Please don’t interpret my comments that follow as support of Hilary Clinton, or as a slam against specific religions or even about race. I don’t mean to slide into arguments/discussions that can’t be resolved, such as religion and politics. I’m talking war here, nothing more. Although, that topic, too, will never be resolved.

It seems, throughout modern history, we have been led by men and there has been war. I have no facts to back this up as I am not a philosopher, sociology professor, anthropologist, or historian. Yet it seems to me when there have been riots as are happening frequently now, the looting and destruction are predominantly young men. I ask, what is it about men of a certain age, to seek out violence? Of all the murders committed throughout society, what is the percentage of male killers vs. female killers?

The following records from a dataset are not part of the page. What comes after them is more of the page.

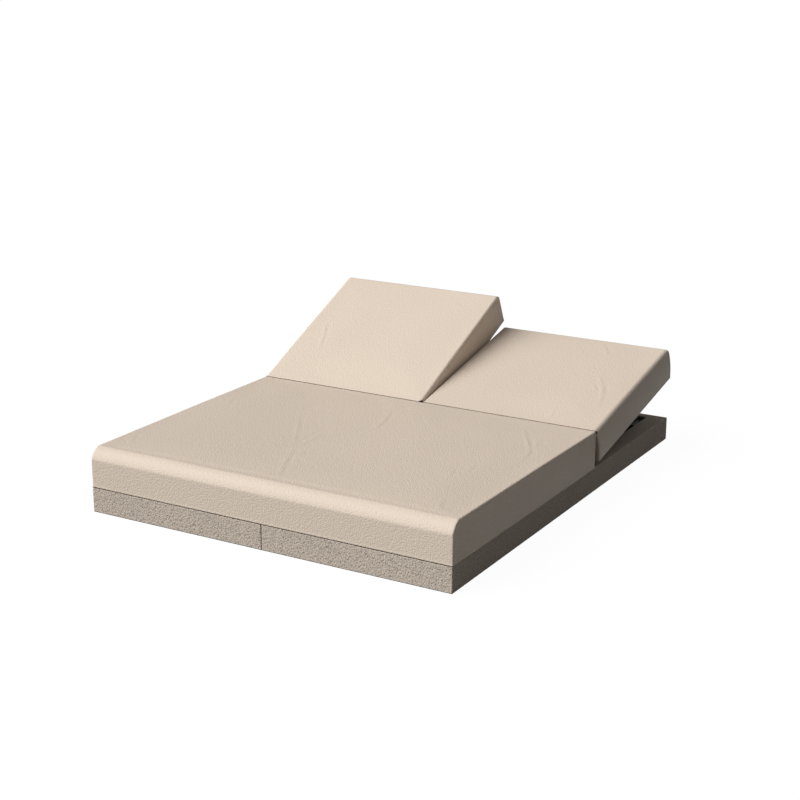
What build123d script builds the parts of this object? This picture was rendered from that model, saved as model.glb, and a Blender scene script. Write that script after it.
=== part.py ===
from build123d import *
import os
from math import asin, cos, degrees, radians, sin, sqrt

os.makedirs("parts", exist_ok=True)

# The lounger stands on the floor at z = 0, with its foot end towards -Y and its
# backs towards +Y. Sizes are in millimetres. Two base modules stand side by side
# under one seat cushion, and each module carries a back that reclines by itself.

# Overall sizes
lounger_width = 1600.0
lounger_length = 2010.0
deck_height = 101.0
cushion_height = 160.0
cut_overrun = 4.0

# Base shells: one moulded cover for each module, open underneath
module_gap = 2.0
floor_gap = 3.0
shell_wall = 6.0
shell_edge_radius = 4.0
recess_side_border = 80.0
recess_rear_border = 42.0
recess_pivot_margin = 35.0
recess_corner_radius = 6.0

# Frame of rectangular tube under each shell
tube_width = 30.0
tube_height = 60.0
tube_wall = 2.5
rail_end_gap = 9.0
middle_rail_count = 2
pan_wall = 2.0
pan_rim = 8.0
pan_drain_radius = 8.0
plug_flange = 2.0
plug_depth = 20.0
plug_clearance = 0.1

# Feet under the side rails
foot_place_shares = (-0.9, 0.9)
foot_radius = 22.0

# Straps that join the two modules under their frames, through slots in the shells
strap_place_shares = (-0.8, -0.05, 0.75)
strap_width = 50.0
strap_thickness = 5.0
strap_clearance = 1.0

# Seat cushion and the strips that it rests on
seat_side_step = 3.0
seat_bullnose = 45.0
grip_height = 4.0
grip_width = 40.0
grip_end_margin = 60.0
grip_place_shares = (-0.85, -0.35, 0.35, 0.85)

# Shapes that the seat and back cushions share
cushion_edge_radius = 7.0
cushion_crown = 3.0
cushion_draw = 2.0
crown_share = 0.3
corner_share = 0.5
end_depth_shares = (0.0, 0.1, 0.3, 0.6, 1.0)
middle_shares = (0.25, 0.5, 0.75)

# Back cushions, their boards and the strips between them
back_length = 788.0
back_rear_step = 22.0
back_side_overhang = 7.0
back_gap = 3.0
back_rear_radius = 16.0
board_thickness = 15.0
board_lift = 1.0
board_margin = 40.0
board_corner_radius = 20.0
vent_count = 3
vent_length = 120.0
vent_width = 24.0
vent_row_share = 0.62
strip_height = 1.5
strip_width = 25.0
strip_end_margin = 70.0
strip_count = 3

# Seam hinge between the seat and each back, along the top edge of the cushions
seam_edge_radius = 6.0
hinge_drop = 9.0
seam_half_gap = 2.2
leaf_offset = 0.4
leaf_thickness = 1.2
leaf_flange = 60.0
leaf_relief = 0.4
leaf_end_margin = 6.5
knuckle_count = 3
knuckle_play = 0.5
knuckle_radius = 2.0
hinge_pin_radius = 1.0
running_clearance = 0.05

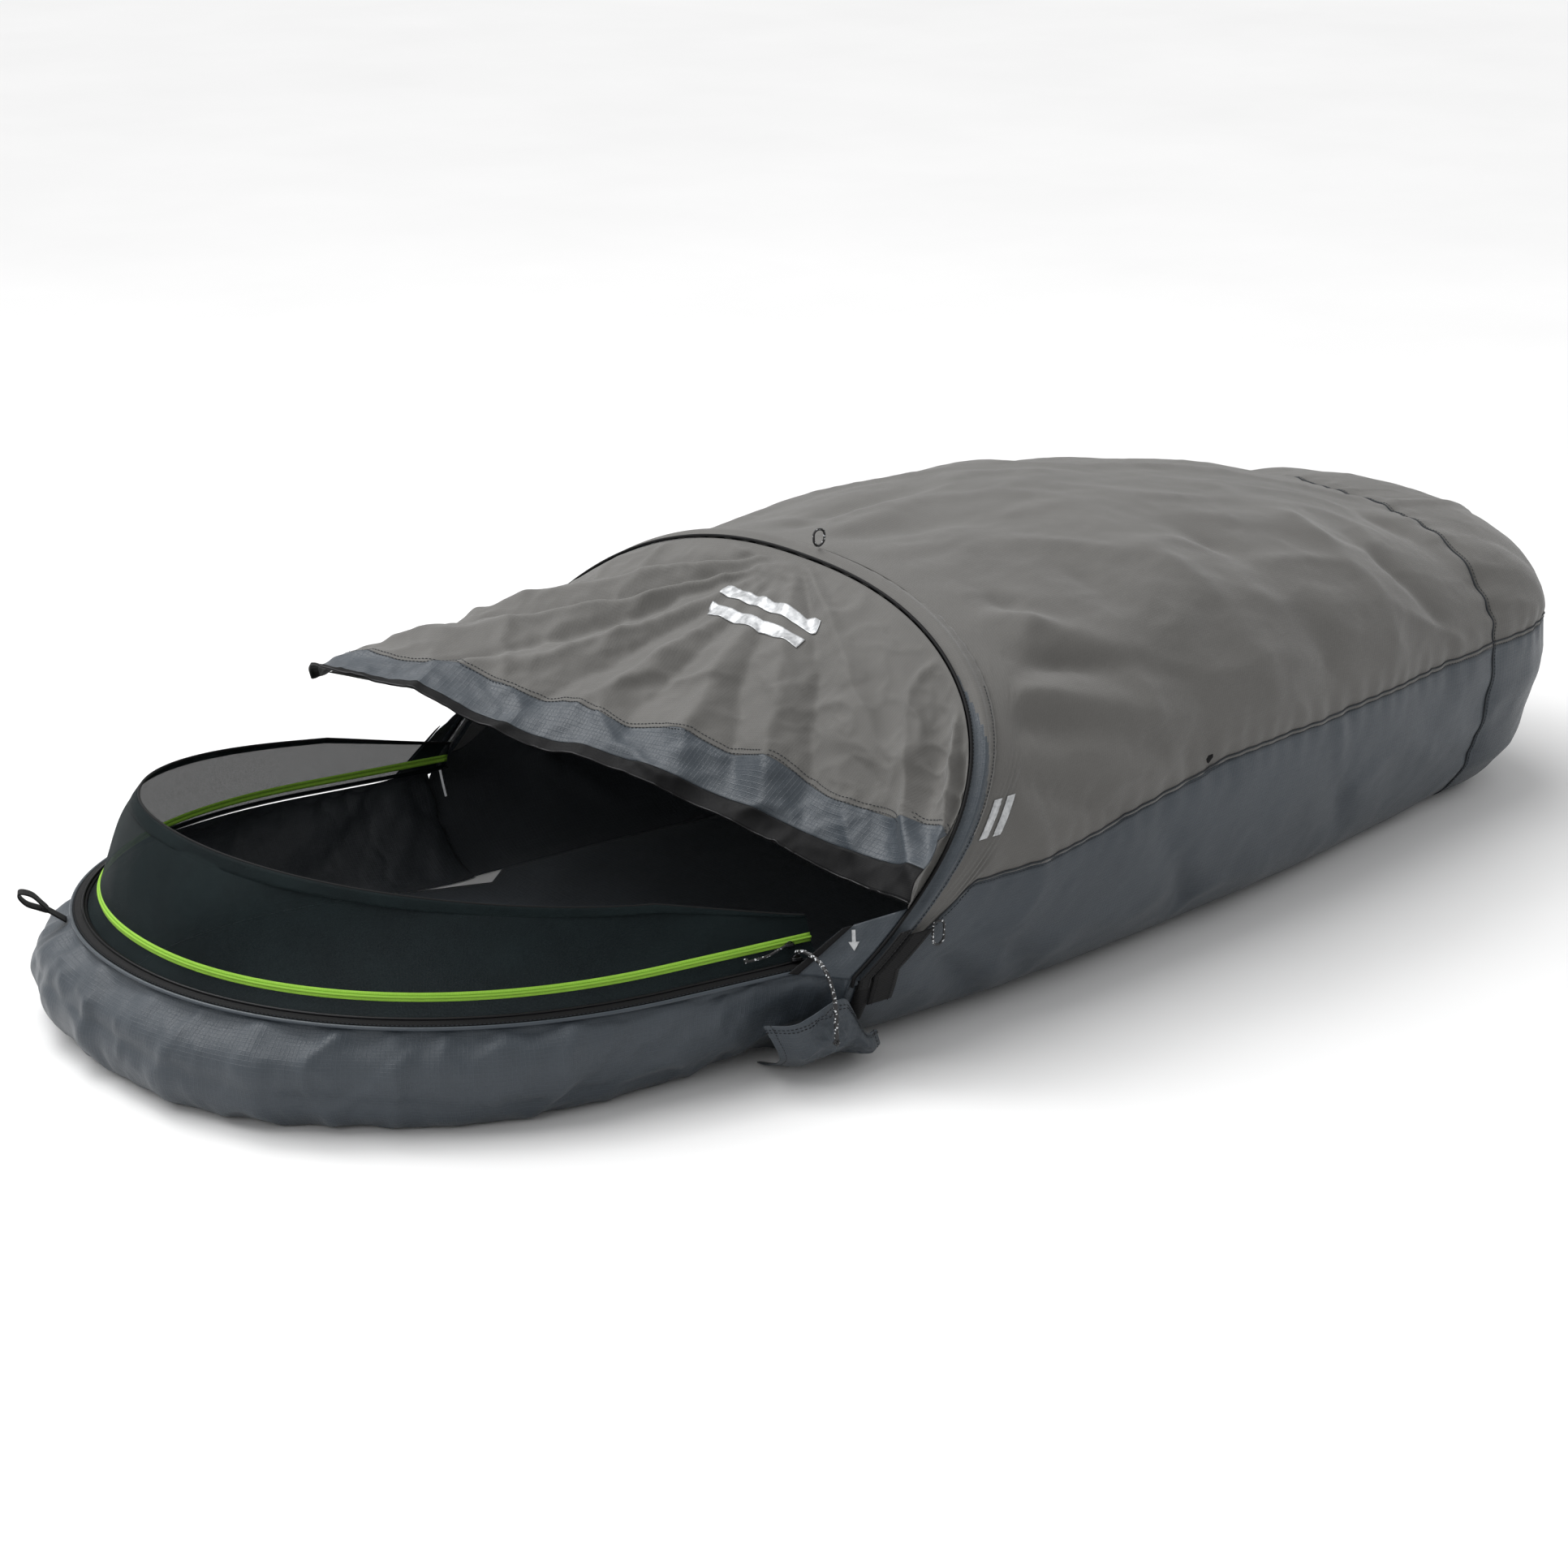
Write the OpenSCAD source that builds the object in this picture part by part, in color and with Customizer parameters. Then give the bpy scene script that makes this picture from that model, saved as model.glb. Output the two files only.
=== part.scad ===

When a man sends a son off to war it appears to be a fearful moment of pride. When a woman sends a son off to war it seems to be just fear. Yes, yes, I know that’s a broad generalization. I know there are exceptions to everything we say. Yet I still can’t help but wonder what would happen if we returned to a matriarchal society, to women who were healers and mothers first. To religion that recognized the female as equally divine, such as goddess and god, not just a male God. Again, I am not slamming or supporting one religion over another, just wondering what would happen.

Honestly, I think in these days not much would change in spite of a somewhat idealized hope. After all, we have women in the military, women are strong and capable and able to fight, shoot, and defend. And as a woman I’m proud of that.

But would there be war?

I guess we won’t know until a day when our leadership is not made up of only old, rich men.

For today, I remember Vietnam, those who never returned, those who returned but never healed, and those who had to let them go. I remember all who were touched by that war, on all sides of the conflict.